● DATA
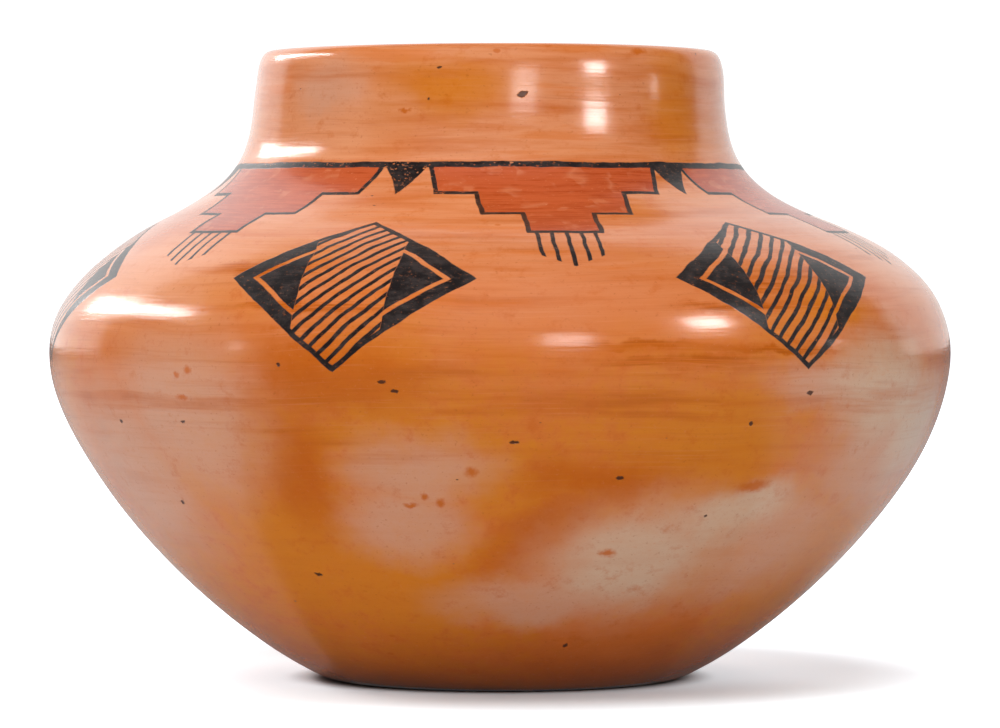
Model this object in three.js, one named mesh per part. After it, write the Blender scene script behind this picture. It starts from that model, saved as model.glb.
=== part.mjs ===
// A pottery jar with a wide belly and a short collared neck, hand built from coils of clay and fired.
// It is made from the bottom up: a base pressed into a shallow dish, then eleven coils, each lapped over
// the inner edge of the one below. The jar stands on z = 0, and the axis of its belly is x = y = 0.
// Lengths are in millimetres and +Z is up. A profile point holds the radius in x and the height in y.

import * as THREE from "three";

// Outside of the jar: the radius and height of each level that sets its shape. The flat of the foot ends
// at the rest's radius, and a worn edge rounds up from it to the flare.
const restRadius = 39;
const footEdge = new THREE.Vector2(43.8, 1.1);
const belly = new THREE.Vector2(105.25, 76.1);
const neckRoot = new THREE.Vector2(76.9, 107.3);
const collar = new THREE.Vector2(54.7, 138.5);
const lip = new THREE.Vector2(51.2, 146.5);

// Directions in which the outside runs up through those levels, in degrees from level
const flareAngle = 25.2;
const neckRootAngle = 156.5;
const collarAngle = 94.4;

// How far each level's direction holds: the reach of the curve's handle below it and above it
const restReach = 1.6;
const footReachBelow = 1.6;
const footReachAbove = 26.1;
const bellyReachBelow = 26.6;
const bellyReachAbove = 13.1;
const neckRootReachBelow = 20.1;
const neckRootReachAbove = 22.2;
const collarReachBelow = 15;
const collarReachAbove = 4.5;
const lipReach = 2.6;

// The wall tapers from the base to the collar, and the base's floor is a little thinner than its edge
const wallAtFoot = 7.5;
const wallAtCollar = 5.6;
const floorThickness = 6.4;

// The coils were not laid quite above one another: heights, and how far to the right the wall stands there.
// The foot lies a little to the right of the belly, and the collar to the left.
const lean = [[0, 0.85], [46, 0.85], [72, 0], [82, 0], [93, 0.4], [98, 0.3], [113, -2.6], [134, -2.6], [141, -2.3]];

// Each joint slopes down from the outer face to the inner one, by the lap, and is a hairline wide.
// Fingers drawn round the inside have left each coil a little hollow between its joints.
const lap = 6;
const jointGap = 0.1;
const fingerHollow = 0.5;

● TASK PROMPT
Return the material in full, exactly as shown.

● OUTPUT FOR THIS EXERCISE
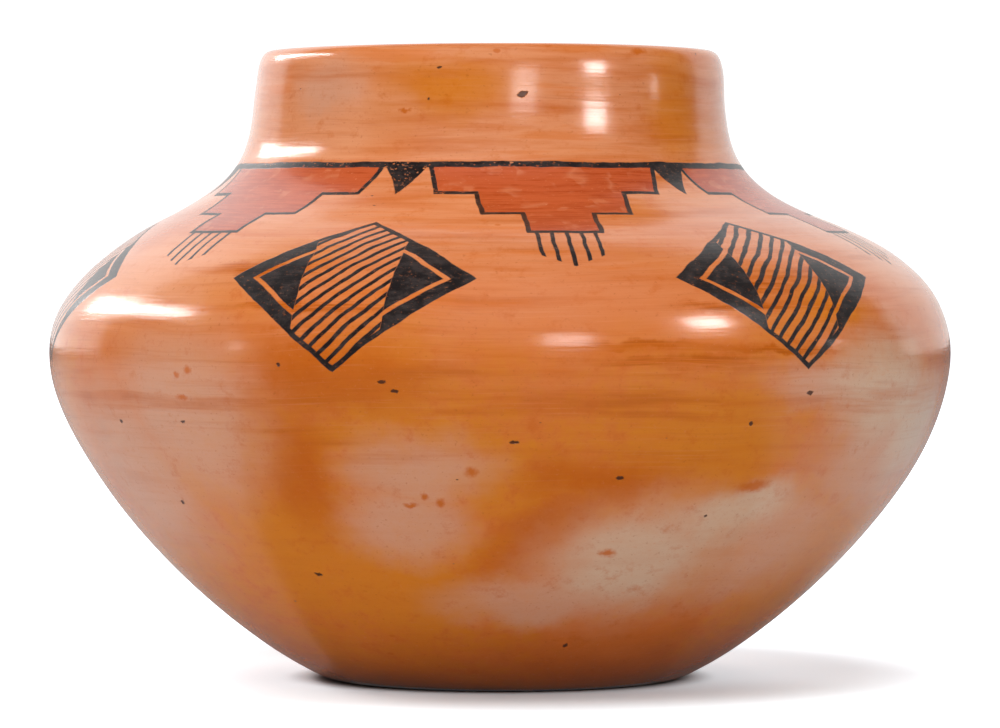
Model this object in three.js, one named mesh per part. After it, write the Blender scene script behind this picture. It starts from that model, saved as model.glb.
=== part.mjs ===
// A pottery jar with a wide belly and a short collared neck, hand built from coils of clay and fired.
// It is made from the bottom up: a base pressed into a shallow dish, then eleven coils, each lapped over
// the inner edge of the one below. The jar stands on z = 0, and the axis of its belly is x = y = 0.
// Lengths are in millimetres and +Z is up. A profile point holds the radius in x and the height in y.

import * as THREE from "three";

// Outside of the jar: the radius and height of each level that sets its shape. The flat of the foot ends
// at the rest's radius, and a worn edge rounds up from it to the flare.
const restRadius = 39;
const footEdge = new THREE.Vector2(43.8, 1.1);
const belly = new THREE.Vector2(105.25, 76.1);
const neckRoot = new THREE.Vector2(76.9, 107.3);
const collar = new THREE.Vector2(54.7, 138.5);
const lip = new THREE.Vector2(51.2, 146.5);

// Directions in which the outside runs up through those levels, in degrees from level
const flareAngle = 25.2;
const neckRootAngle = 156.5;
const collarAngle = 94.4;

// How far each level's direction holds: the reach of the curve's handle below it and above it
const restReach = 1.6;
const footReachBelow = 1.6;
const footReachAbove = 26.1;
const bellyReachBelow = 26.6;
const bellyReachAbove = 13.1;
const neckRootReachBelow = 20.1;
const neckRootReachAbove = 22.2;
const collarReachBelow = 15;
const collarReachAbove = 4.5;
const lipReach = 2.6;

// The wall tapers from the base to the collar, and the base's floor is a little thinner than its edge
const wallAtFoot = 7.5;
const wallAtCollar = 5.6;
const floorThickness = 6.4;

// The coils were not laid quite above one another: heights, and how far to the right the wall stands there.
// The foot lies a little to the right of the belly, and the collar to the left.
const lean = [[0, 0.85], [46, 0.85], [72, 0], [82, 0], [93, 0.4], [98, 0.3], [113, -2.6], [134, -2.6], [141, -2.3]];

// Each joint slopes down from the outer face to the inner one, by the lap, and is a hairline wide.
// Fingers drawn round the inside have left each coil a little hollow between its joints.
const lap = 6;
const jointGap = 0.1;
const fingerHollow = 0.5;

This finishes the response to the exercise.